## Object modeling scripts
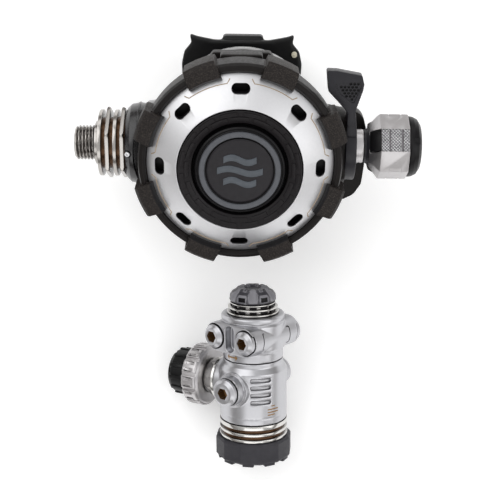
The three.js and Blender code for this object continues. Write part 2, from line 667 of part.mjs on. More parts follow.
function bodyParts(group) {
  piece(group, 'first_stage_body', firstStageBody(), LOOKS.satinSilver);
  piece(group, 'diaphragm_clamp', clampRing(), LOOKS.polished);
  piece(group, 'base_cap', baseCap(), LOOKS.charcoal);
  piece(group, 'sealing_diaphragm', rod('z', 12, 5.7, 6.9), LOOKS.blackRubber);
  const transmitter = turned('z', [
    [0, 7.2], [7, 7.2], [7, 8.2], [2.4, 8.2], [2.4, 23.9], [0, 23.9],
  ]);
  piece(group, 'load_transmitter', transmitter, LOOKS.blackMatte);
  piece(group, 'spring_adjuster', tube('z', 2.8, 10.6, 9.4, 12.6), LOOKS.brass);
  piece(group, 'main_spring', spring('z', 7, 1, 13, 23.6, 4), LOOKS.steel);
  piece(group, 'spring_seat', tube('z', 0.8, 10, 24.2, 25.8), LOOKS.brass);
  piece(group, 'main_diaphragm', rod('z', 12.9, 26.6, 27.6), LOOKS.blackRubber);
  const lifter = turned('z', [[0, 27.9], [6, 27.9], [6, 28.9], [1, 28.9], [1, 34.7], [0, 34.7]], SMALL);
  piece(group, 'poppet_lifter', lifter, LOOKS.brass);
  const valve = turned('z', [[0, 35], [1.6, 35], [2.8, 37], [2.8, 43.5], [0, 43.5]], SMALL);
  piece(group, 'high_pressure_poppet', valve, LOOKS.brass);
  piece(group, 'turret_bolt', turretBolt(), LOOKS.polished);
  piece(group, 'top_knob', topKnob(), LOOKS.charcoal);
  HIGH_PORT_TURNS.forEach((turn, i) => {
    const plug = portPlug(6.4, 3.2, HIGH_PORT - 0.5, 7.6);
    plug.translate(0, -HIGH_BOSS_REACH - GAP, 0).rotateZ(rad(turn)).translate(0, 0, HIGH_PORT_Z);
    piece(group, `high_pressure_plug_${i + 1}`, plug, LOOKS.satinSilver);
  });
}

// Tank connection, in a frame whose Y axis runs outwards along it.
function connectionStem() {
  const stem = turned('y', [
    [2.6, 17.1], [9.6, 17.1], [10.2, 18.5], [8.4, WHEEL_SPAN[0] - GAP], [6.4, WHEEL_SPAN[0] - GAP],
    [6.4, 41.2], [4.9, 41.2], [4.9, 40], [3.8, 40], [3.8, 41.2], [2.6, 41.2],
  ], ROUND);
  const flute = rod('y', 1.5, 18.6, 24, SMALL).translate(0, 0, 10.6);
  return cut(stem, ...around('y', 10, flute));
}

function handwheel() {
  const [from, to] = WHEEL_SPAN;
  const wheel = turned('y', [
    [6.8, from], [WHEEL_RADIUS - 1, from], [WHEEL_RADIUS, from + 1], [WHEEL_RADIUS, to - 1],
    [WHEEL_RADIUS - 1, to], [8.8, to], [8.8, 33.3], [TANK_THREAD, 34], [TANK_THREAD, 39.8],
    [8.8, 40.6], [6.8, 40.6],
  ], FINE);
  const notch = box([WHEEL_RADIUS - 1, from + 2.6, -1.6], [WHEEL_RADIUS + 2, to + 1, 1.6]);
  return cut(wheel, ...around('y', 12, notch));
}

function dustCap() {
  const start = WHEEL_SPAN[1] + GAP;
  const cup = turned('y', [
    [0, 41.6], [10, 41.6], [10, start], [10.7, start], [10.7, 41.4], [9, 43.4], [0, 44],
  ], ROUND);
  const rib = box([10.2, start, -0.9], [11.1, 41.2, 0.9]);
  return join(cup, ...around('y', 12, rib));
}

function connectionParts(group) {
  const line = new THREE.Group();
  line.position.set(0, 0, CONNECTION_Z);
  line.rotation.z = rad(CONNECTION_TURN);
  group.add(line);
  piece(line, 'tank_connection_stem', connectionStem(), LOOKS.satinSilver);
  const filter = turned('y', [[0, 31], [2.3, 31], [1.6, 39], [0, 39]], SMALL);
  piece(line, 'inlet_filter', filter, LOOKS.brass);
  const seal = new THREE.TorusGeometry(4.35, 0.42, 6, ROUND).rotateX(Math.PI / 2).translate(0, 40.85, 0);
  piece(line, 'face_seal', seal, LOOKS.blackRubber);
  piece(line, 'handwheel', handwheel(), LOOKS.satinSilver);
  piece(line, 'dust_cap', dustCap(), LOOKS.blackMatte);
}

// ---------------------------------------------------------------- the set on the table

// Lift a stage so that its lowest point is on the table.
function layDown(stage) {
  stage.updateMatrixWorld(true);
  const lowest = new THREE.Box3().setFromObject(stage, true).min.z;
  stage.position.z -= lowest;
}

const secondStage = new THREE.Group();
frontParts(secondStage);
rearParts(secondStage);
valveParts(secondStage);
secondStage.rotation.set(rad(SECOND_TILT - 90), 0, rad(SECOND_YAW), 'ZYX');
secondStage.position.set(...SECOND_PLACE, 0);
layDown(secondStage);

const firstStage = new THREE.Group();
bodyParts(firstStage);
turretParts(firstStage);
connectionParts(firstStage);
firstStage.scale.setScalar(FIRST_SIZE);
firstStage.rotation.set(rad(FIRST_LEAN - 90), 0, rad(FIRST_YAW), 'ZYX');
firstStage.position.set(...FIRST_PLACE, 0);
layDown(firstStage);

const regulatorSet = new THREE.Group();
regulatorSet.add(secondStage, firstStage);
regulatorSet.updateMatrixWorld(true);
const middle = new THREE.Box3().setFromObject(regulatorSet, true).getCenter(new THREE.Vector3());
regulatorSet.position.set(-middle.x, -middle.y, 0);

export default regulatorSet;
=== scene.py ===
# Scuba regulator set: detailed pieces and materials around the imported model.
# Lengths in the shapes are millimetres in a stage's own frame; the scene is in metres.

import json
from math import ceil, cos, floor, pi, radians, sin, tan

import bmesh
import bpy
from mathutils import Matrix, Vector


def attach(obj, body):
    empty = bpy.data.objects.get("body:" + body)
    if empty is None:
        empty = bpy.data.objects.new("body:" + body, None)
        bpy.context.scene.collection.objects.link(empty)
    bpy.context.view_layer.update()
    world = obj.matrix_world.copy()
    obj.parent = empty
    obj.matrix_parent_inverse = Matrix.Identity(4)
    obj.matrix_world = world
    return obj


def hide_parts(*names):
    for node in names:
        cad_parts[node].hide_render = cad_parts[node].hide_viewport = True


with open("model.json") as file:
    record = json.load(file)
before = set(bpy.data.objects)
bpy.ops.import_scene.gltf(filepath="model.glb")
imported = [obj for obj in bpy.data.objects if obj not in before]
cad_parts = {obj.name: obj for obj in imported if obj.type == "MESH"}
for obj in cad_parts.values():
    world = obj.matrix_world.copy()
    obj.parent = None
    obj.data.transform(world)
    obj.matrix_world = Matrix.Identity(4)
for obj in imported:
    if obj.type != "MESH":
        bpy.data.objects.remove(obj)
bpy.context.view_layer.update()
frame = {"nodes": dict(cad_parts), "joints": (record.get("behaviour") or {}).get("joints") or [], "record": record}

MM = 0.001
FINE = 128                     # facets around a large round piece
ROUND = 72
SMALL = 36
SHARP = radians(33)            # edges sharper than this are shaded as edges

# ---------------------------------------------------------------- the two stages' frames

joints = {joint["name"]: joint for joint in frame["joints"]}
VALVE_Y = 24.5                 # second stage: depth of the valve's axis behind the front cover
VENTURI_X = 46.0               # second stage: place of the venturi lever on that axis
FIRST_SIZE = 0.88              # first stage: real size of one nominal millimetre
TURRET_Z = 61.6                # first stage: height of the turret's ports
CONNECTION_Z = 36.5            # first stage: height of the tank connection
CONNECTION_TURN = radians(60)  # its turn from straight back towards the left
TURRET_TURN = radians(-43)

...

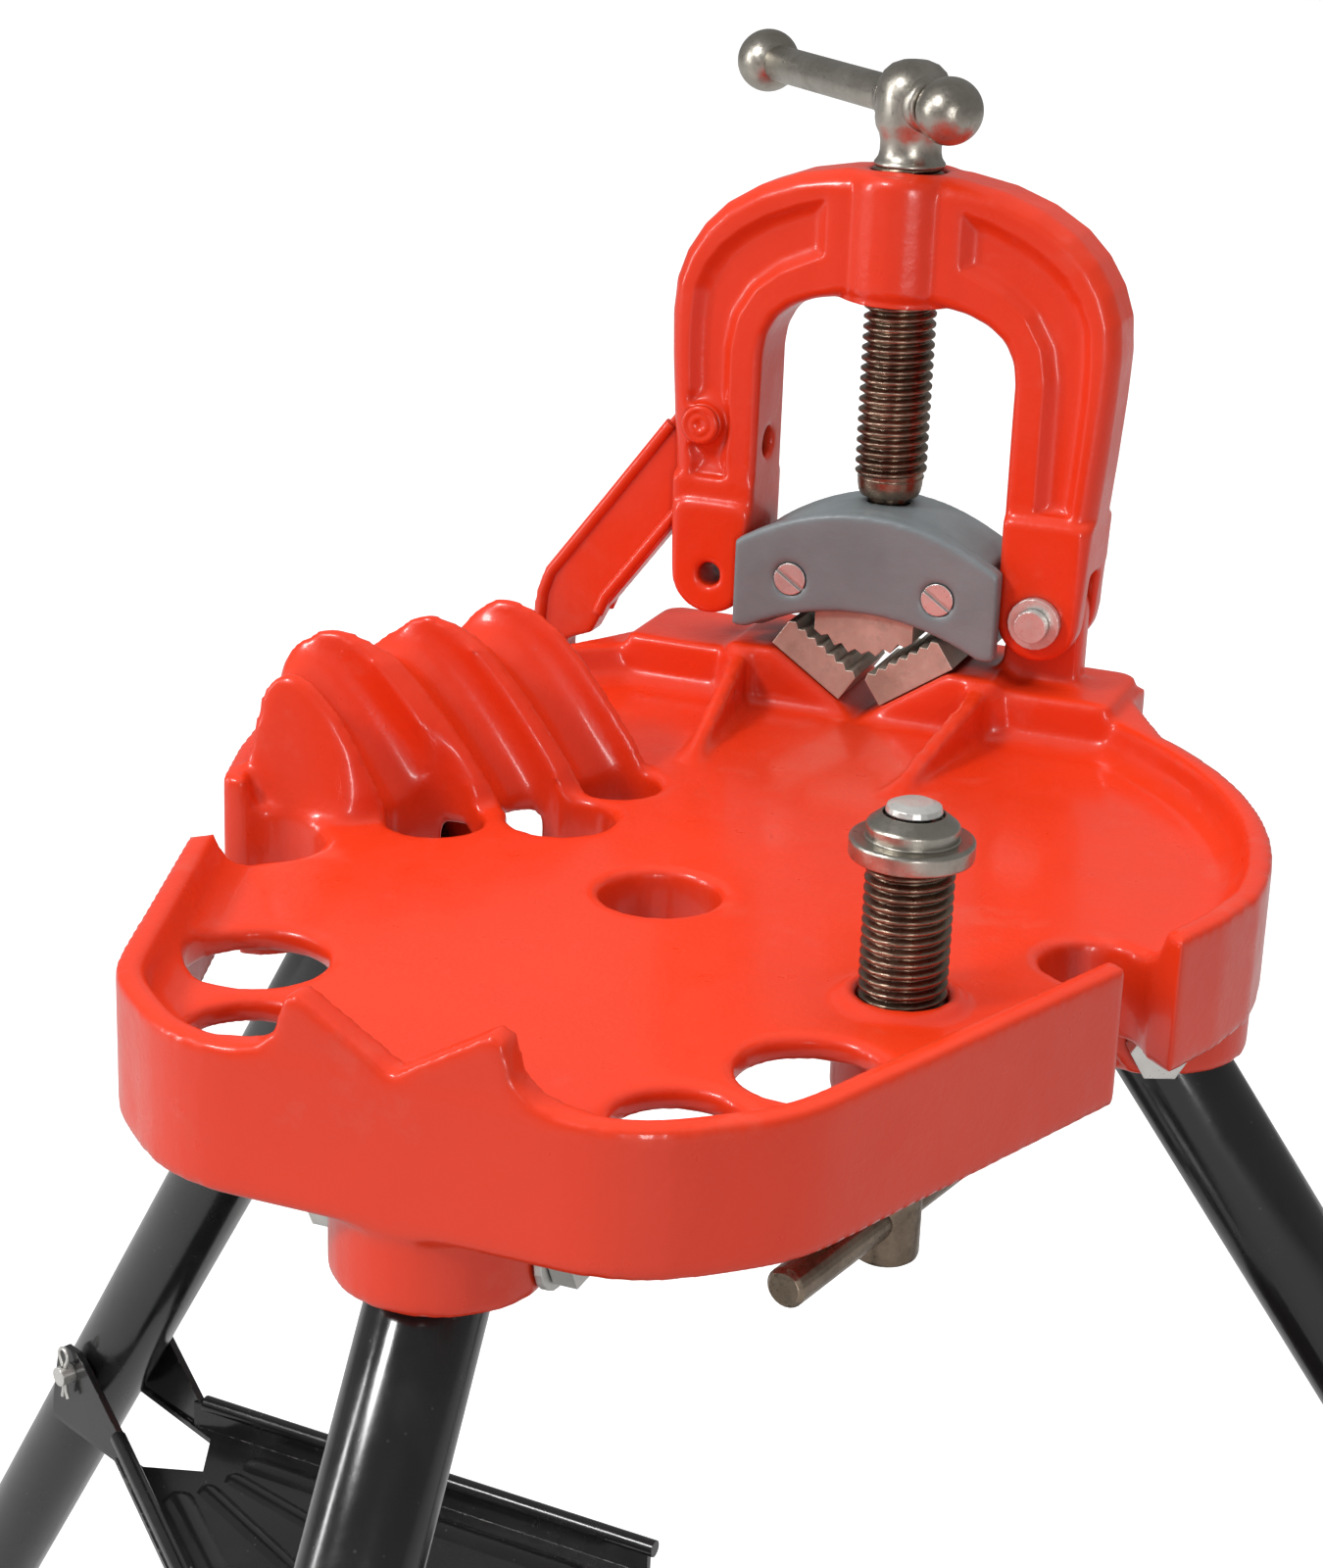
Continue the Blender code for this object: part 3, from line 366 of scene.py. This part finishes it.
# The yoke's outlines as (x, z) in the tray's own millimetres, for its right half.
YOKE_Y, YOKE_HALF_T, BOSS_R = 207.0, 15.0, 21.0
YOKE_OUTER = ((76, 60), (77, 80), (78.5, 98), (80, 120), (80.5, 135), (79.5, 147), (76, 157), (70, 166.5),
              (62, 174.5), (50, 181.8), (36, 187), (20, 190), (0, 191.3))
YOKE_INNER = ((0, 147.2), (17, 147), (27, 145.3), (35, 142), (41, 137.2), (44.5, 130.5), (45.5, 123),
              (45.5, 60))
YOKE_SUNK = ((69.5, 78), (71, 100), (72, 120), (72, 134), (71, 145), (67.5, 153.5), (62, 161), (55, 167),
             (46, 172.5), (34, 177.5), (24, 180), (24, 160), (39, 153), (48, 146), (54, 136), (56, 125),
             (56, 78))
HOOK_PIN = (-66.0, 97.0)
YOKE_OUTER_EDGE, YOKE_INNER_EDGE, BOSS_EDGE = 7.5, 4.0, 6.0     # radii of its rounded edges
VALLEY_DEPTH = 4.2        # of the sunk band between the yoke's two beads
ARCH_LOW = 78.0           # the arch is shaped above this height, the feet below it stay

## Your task
Beginning with the line that contains "const firstStage = new THREE.Group();" and ending with the line that contains "obj.matrix_parent_inverse = Matrix.Identity(4)", repeat exactly those lines and no others.

## Exercise result
const firstStage = new THREE.Group();
bodyParts(firstStage);
turretParts(firstStage);
connectionParts(firstStage);
firstStage.scale.setScalar(FIRST_SIZE);
firstStage.rotation.set(rad(FIRST_LEAN - 90), 0, rad(FIRST_YAW), 'ZYX');
firstStage.position.set(...FIRST_PLACE, 0);
layDown(firstStage);

const regulatorSet = new THREE.Group();
regulatorSet.add(secondStage, firstStage);
regulatorSet.updateMatrixWorld(true);
const middle = new THREE.Box3().setFromObject(regulatorSet, true).getCenter(new THREE.Vector3());
regulatorSet.position.set(-middle.x, -middle.y, 0);

export default regulatorSet;
=== scene.py ===
# Scuba regulator set: detailed pieces and materials around the imported model.
# Lengths in the shapes are millimetres in a stage's own frame; the scene is in metres.

import json
from math import ceil, cos, floor, pi, radians, sin, tan

import bmesh
import bpy
from mathutils import Matrix, Vector


def attach(obj, body):
    empty = bpy.data.objects.get("body:" + body)
    if empty is None:
        empty = bpy.data.objects.new("body:" + body, None)
        bpy.context.scene.collection.objects.link(empty)
    bpy.context.view_layer.update()
    world = obj.matrix_world.copy()
    obj.parent = empty
    obj.matrix_parent_inverse = Matrix.Identity(4)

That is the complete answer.